Ce dont il faut parler aujourd'hui, c'est de la fracture numérique et de la nécessité pour l'administration de s'adapter à la diversité de son public. Le numérique qui devrait accompagner et soulager est trop souvent synonyme de lourdeurs, de difficultés nouvelles. Et que pouvons-nous répondre à celles et ceux qui font d'autres choix que le numérique, car il y en a ? Est-ce l'administration et nos fonctionnaires qu'il faudrait blâmer ? À l'évidence non, tant il apparaît qu'ils exercent des missions essentielles dans des conditions qui sont, hélas ! loin d'être faciles compte tenu de moyens souvent insuffisants pour remplir leur fonction dignement. Il serait trop facile de pointer du doigt l'administration, de monter les Français les uns contre les autres, car finalement c'est aussi sur notre force collective à défendre ces services au public qu'il faut nous interroger.

Ce dont nous avons besoin, c'est de renforcer les capacités humaines de nos administrations afin de leur permettre de remplir leur rôle : permettre l'accès aux droits et aux services publics. Voilà la direction qu'il convient d'emprunter si nous voulons répondre simplement aux attentes de la majorité des Françaises et des Français et mettre un terme à des situations trop souvent ubuesques, voire dramatiques.

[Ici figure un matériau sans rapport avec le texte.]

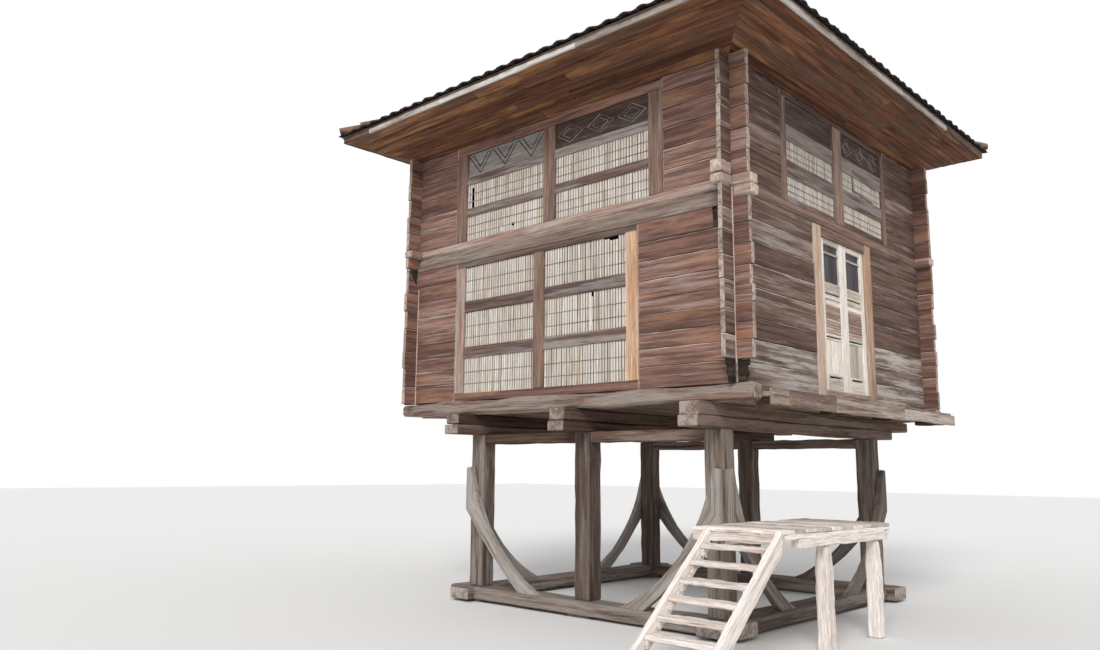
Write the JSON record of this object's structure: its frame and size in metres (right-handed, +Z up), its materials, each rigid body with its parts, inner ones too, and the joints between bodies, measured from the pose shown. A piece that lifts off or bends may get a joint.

Voilà pourquoi, si nous soutenons en partie les préconisations de cette proposition de résolution, nous estimons que les solutions suggérées oublient l'essentiel, à savoir les moyens de rendre effective cette promesse de la République de donner accès à tous les citoyens – égaux en droit par principe – à des services publics de qualité partout sur notre territoire. L'intention est une chose, les mesures concrètes qui produisent des résultats dans le quotidien de nos concitoyens en sont une autre. Nous en restons donc à l'intention avec laquelle nous ne pouvons qu'être d'accord. En conséquence, nous voterons cette proposition de résolution.